Editor’s note: Martin Cüppers directs the Research Unit Ludwigsburg at the University of Stuttgart in Germany, where he also teaches in the Department of History. He studies the crimes of the Nazi regime, especially the Holocaust, and how they were treated by postwar German society and its judiciary. Together with Klaus-Michael Mallmann he published Halbmond und Hakenkreuz: Das Dritte Reich, die Araber und Palästina [Half Moon and Swastika: The Third Reich, the Arabs and Palestine] in 2006. His work belongs to a growing body of scholarship that exposes how Nazi Germany was able to insinuate its exterminationist antisemitism into the Middle East and how that influence continues to poison Arab and especially Palestinian views of Israelis and Jews in general.
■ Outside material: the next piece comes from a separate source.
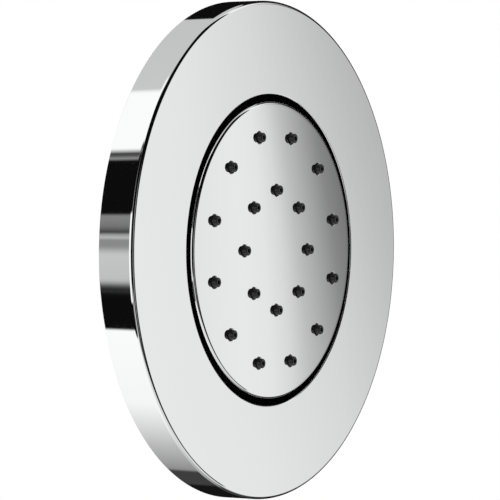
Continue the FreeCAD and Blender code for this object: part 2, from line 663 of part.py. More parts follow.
def ball_stem():
    """Turned brass ball on a short stem that screws into the housing, with water through both."""
    body = new_body("ball_stem")
    ball = "(ball_dia / 2)"
    bore = "(water_bore / 2)"
    mouth = f"({bore} + bore_chamfer)"
    mouth_depth = f"{PIVOT} + sqrt({ball}^2 - {mouth}^2)"
    revolve(body, "turned_stem", [
        (bore, BOSS_FRONT),
        ("stem_dia / 2", BOSS_FRONT),
        ("stem_dia / 2", COLLAR_FRONT),
        (COLLAR_RADIUS, COLLAR_FRONT),
        (COLLAR_RADIUS, COLLAR_BACK),
        ("neck_dia / 2", COLLAR_BACK),
        ("neck_dia / 2", f"{PIVOT} - sqrt({ball}^2 - neck_dia^2 / 4)", "left", ball, "centred"),
        (mouth, mouth_depth),
        (bore, f"{mouth_depth} - bore_chamfer"),
    ])
    key = draw_hexagon(new_sketch(body, "key_outline", BOSS_FRONT), "water_bore + 2 * key_land")
    feature(body, "Pocket", "key_socket", key, Length="key_depth")
    flats = new_sketch(body, "flats_outline", COLLAR_FRONT)
    near = f"({COLLAR_RADIUS} - collar_flat)"
    far = f"({COLLAR_RADIUS} + {OVERSHOOT})"
    draw_box(flats, f"-{far}", near, far, far)
    draw_box(flats, f"-{far}", f"-{far}", far, f"-{near}")
    feature(body, "Pocket", "spanner_flats", flats, Length="collar_gauge")
    return body


def stem_washer():
    """Flat sealing washer between the stem's collar and the housing."""
    return washer("stem_washer", "stem_dia / 2 + thread_gap", COLLAR_RADIUS, HOUSING_BACK, COLLAR_FRONT)


def head_housing():
    """Back half of the spray head: dish, seal groove in its rim, and a threaded boss in the middle."""
    body = new_body("head_housing")
    chamber = f"{DISH_RADIUS} - housing_wall"
    groove = f"{SKIRT_BORE} - chamber_seal - 2 * seal_gap"
    bore = "stem_dia / 2 + thread_gap"
    revolve(body, "dish", [
        (bore, BOSS_FRONT),
        (f"{bore} + boss_wall", BOSS_FRONT),
        (f"{bore} + boss_wall", CHAMBER_FLOOR),
        (chamber, CHAMBER_FLOOR),
        (chamber, CARRIER_BACK),
        (STACK_RADIUS, CARRIER_BACK),
        (STACK_RADIUS, SEAL_FRONT),
        (groove, SEAL_FRONT),
        (groove, f"{SEAL_FRONT} + seal_groove"),
        (STACK_RADIUS, f"{SEAL_FRONT} + seal_groove"),
        (STACK_RADIUS, RIM_BACK),
        (DISH_RADIUS, RIM_BACK),
        (DISH_RADIUS, HOUSING_BACK),
        (bore, HOUSING_BACK),
    ])
    return body


def chamber_o_ring():
    """Seals the housing's rim against the spray plate's skirt."""
    radius = f"{SKIRT_BORE} - seal_gap - chamber_seal / 2"
    return rubber_ring("chamber_o_ring", radius, f"{SEAL_FRONT} + seal_groove / 2", "chamber_seal")


def nozzle_carrier():
    """Stiff plastic plate behind the mat: feed holes, and a low cone that spreads the water."""
    body = new_body("nozzle_carrier")
    revolve(body, "carrier_plate", [
        ("0", MAT_BACK),
        (STACK_RADIUS, MAT_BACK),
        (STACK_RADIUS, CARRIER_BACK),
        ("water_bore / 2", CARRIER_BACK),
        ("0", f"{CARRIER_BACK} + spreader_height"),
    ])
    for name, circle, count, share in NOZZLE_RINGS:
        turn = share * 360.0 / number(count)
        ring_of_holes(body, f"{name}_feed", MAT_BACK, "carrier_gauge", "feed_hole_dia", circle, count, turn)
    return body


def nozzle_mat():
    """One silicone moulding: a mat with a soft tapered nozzle for every hole of the spray plate."""
    body = new_body("nozzle_mat")
    revolve(body, "mat", [
        ("0", FACE_BACK),
        (STACK_RADIUS, FACE_BACK),
        (STACK_RADIUS, MAT_BACK),
        ("0", MAT_BACK),
    ])
    foot = "plate_hole_dia / 2 - foot_clearance"
    root = "plate_hole_dia / 2 - nozzle_gap"
    edge = f"{root} - tip_taper"
    for name, circle, count, share in NOZZLE_RINGS:
        face = crown(circle)
        tip = f"{face} - nozzle_height"
        turn = share * 360.0 / number(count)
        nozzle = revolve_aside(body, f"{name}_nozzle", circle, [
            ("0", tip),
            (f"{edge} - tip_round", tip, "left", "tip_round"),
            (edge, f"{tip} + tip_round"),
            (root, f"{face} + foot_recess"),
            (foot, f"{face} + foot_recess"),
            (foot, MAT_BACK),
            ("0", MAT_BACK),
        ], turn=turn)
        bore = revolve_aside(body, f"{name}_bore", circle, [
            ("0", f"{tip} - {OVERSHOOT}"),
            ("jet_dia / 2", f"{tip} - {OVERSHOOT}"),
            ("jet_dia / 2", f"{face} + foot_recess"),
            ("nozzle_mouth_dia / 2", MAT_BACK),
            ("nozzle_mouth_dia / 2", f"{MAT_BACK} + {OVERSHOOT}"),
            ("0", f"{MAT_BACK} + {OVERSHOOT}"),
        ], "Groove", turn)
        ring_of(body, f"{name}_nozzles", [nozzle, bore], count)
    return body


def spray_plate():
    """Turned brass disc: low crown, skirt round the stack, groove for the snap ring, nozzle holes."""
    body = new_body("spray_plate")
    flank = f"{DISC_RADIUS} - disc_round"
    groove = f"{SNAP_OUTER} + thread_gap"
    revolve(body, "turned_plate", [
        ("0", crown("0"), "left", "dome_radius", "centred"),
        (flank, crown(flank), "left", "disc_round"),
        (DISC_RADIUS, f"{crown(flank)} + disc_round"),
        (DISC_RADIUS, SKIRT_END),
        (SKIRT_BORE, SKIRT_END),
        (SKIRT_BORE, SNAP_BACK),
        (groove, SNAP_BACK),
        (groove, RIM_BACK),
        (SKIRT_BORE, RIM_BACK),
        (SKIRT_BORE, FACE_BACK),
        ("0", FACE_BACK),
    ])
    front = f"({crown('0')} - {OVERSHOOT})"
    depth = f"{FACE_BACK} - {front}"
    for name, circle, count, share in NOZZLE_RINGS:
        turn = share * 360.0 / number(count)
        ring_of_holes(body, name, front, depth, "plate_hole_dia", circle, count, turn)
    return body


def snap_ring():
    """Open spring-steel ring, sprung into the skirt's groove behind the housing; it opens downwards."""
    body = new_body("snap_ring")
    ring = revolve(body, "open_ring", [
        (SNAP_INNER, RIM_BACK),
        (SNAP_OUTER, RIM_BACK),
        (SNAP_OUTER, SNAP_BACK),
        (SNAP_INNER, SNAP_BACK),
    ], turn=-90.0 - number("snap_opening") / 2)
    ring.setExpression("Angle", bound("360 - snap_opening"))
    return body


def regulator_body():
    """Plastic flow regulator: holed disc, rim and the post that its elastic ring closes on."""
    body = new_body("regulator_body")
    post = "post_dia / 2"
    rim = f"{INSERT_RADIUS} - regulator_rim"
    revolve(body, "regulator_insert", [
        ("0", REGULATOR_FRONT),
        (INSERT_RADIUS, REGULATOR_FRONT),
        (INSERT_RADIUS, REGULATOR_BACK),
        (rim, REGULATOR_BACK),
        (rim, REGULATOR_DISC),
        (post, REGULATOR_DISC),
        (post, f"{REGULATOR_DISC} + post_length"),
        ("0", f"{REGULATOR_DISC} + post_length"),
    ])
    circle = f"{INSERT_RADIUS} - regulator_hole_inset"
    hole = "regulator_hole_dia"
    ring_of_holes(body, "disc", REGULATOR_FRONT, "regulator_disc", hole, circle, "regulator_holes")
    return body


def regulator_ring():
    """Elastic ring round the regulator's post."""
    radius = "post_dia / 2 + seal_gap + regulator_ring_section / 2"
    place = f"{REGULATOR_DISC} + regulator_ring_section / 2"
    return rubber_ring("regulator_ring", radius, place, "regulator_ring_section")


def inlet_strainer():
    """Plastic basket in the pipe end that keeps grit out of the nozzles."""
    body = new_body("inlet_strainer")
    mouth = f"({INSERT_RADIUS} - strainer_ledge)"
    end = f"({mouth} - strainer_taper)"
    revolve(body, "basket", [
        ("0", STRAINER_END),
        (end, STRAINER_END),
        (mouth, STRAINER_RIM),
        (INSERT_RADIUS, STRAINER_RIM),
        (INSERT_RADIUS, STRAINER_BACK),
        (f"{mouth} - strainer_wall", STRAINER_BACK),
        (f"{end} - strainer_wall", f"{STRAINER_END} + strainer_wall"),
        ("0", f"{STRAINER_END} + strainer_wall"),
    ])
    half = "slot_width / 2"
    slot = new_sketch(body, "slot_outline")
    slot_front = f"{STRAINER_END} + 2 * strainer_wall"
    draw_box(slot, f"-{half}", slot_front, half, f"{STRAINER_RIM} - strainer_wall")
    cut = feature(body, "Pocket", "slot", slot, Length=INSERT_RADIUS, Reversed=True)
    ring_of(body, "slots", [cut], "strainer_slots")
    circle = f"{end} - strainer_hole_inset"
    hole = "strainer_hole_dia"
    ring_of_holes(body, "end", STRAINER_END, "strainer_wall", hole, circle, "strainer_holes")
    return body


PARTS = [
    cover_plate,
    cover_o_ring,
    wall_cup,
    wall_gasket,
    cup_washer,
    inlet_body,
    lock_washer,
    lock_nut,
    ball_nut,
    front_seat,
    rear_seat,
    seat_o_ring,
    ball_stem,
    stem_washer,
    head_housing,
    chamber_o_ring,
    nozzle_carrier,
    nozzle_mat,
    spray_plate,
    snap_ring,
    regulator_body,
    regulator_ring,
    inlet_strainer,
]

made = [build() for build in PARTS]
doc.recompute()

failed = [item.Label for item in doc.Objects if {"Invalid", "Error"} & set(item.State)]
if failed:
    raise RuntimeError(f"these objects failed: {failed}")
for part in made:
    if part.Shape.isNull() or not part.Shape.isValid():
        raise RuntimeError(f"{part.Label} has no valid shape")

os.makedirs("parts", exist_ok=True)
for part in made:
    shape = part.Shape
    shape.exportStep(f"parts/{part.Label}.step")
    low, high = shape.BoundBox.YMin, shape.BoundBox.YMax
    print(f"{part.Label}: {len(shape.Solids)} solid, {shape.Volume:.1f} mm3, y {low:.2f} to {high:.2f}")
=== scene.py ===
import math

import bpy
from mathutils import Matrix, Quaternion, Vector


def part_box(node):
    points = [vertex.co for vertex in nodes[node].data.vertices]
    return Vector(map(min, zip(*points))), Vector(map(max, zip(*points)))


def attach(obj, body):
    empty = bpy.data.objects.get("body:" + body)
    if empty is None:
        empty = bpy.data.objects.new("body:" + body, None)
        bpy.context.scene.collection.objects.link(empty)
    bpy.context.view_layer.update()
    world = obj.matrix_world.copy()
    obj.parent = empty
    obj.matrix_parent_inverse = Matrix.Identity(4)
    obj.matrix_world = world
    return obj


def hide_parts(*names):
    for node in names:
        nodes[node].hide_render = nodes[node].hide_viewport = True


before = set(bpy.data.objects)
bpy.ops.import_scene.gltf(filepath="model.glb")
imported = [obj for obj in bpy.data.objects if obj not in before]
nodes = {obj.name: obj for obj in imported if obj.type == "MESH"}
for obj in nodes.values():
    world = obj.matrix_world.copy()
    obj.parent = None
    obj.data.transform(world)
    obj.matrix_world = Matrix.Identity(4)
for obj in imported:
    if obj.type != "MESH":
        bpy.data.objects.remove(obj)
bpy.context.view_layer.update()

# Camera
# A long lens looks at the jet from low on its left, where the rim shows as a narrow band. The jet's
# axis runs away from the camera, and the cover fills the picture's height.
FACE_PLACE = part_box("cover_plate")[0].y
LOOK_AZIMUTH = math.radians(-58.25)
LOOK_ELEVATION = math.radians(0.9)
LOOK_DISTANCE = 0.8
AIM_LEFT = math.radians(0.38)
LENS_TILT = math.radians(0.18)
LENS = 239.0
SENSOR = 36.0
back = Vector((
    math.sin(LOOK_AZIMUTH) * math.cos(LOOK_ELEVATION),
    -math.cos(LOOK_AZIMUTH) * math.cos(LOOK_ELEVATION),
    math.sin(LOOK_ELEVATION),
))
bpy.ops.object.camera_add(location=Vector((0, FACE_PLACE, 0)) + back * LOOK_DISTANCE)
camera = bpy.context.object
camera.rotation_mode = "QUATERNION"
camera.rotation_quaternion = (
    (-back).to_track_quat("-Z", "Y")
    @ Quaternion((0, 1, 0), AIM_LEFT)
    @ Quaternion((0, 0, 1), LENS_TILT)
)
camera.data.lens = LENS
camera.data.sensor_width = SENSOR
camera.data.clip_start = 0.05
camera.data.clip_end = 50.0
bpy.context.scene.camera = camera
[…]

Other contributions to this important line of research include books by Matthias Küntzel, such as Jihad and Jew-Hatred (Telos Press, 2009) and Nazis, Islamic Antisemitism and the Middle East (Routledge, 2024), Jeffrey Herf’s Nazi Propaganda for the Arab World (Yale Univ. Press, 2009), and Elham Manea’s The Perils of Nonviolent Islamism. The Nazi genealogy of Palestinian animosity toward the Jews helps understand the particular viciousness of the Hamas attack of October 7, 2023. This interview originally appeared in the Augsburger Allgemeine Zeitung on December 5 and appears here with Cüppers’s permission. Translated by Russell A. Berman, whose commentary appears here.


Mr. Cüppers, in your book Half Moon and Swastika you explore the connections between the Third Reich, the Arab world, and the Palestine conflict. What is your main finding?

In light of our current context, the book makes clear that the terrible Hamas massacre of October 7 was inconceivable without the historical influences of Nazi Germany.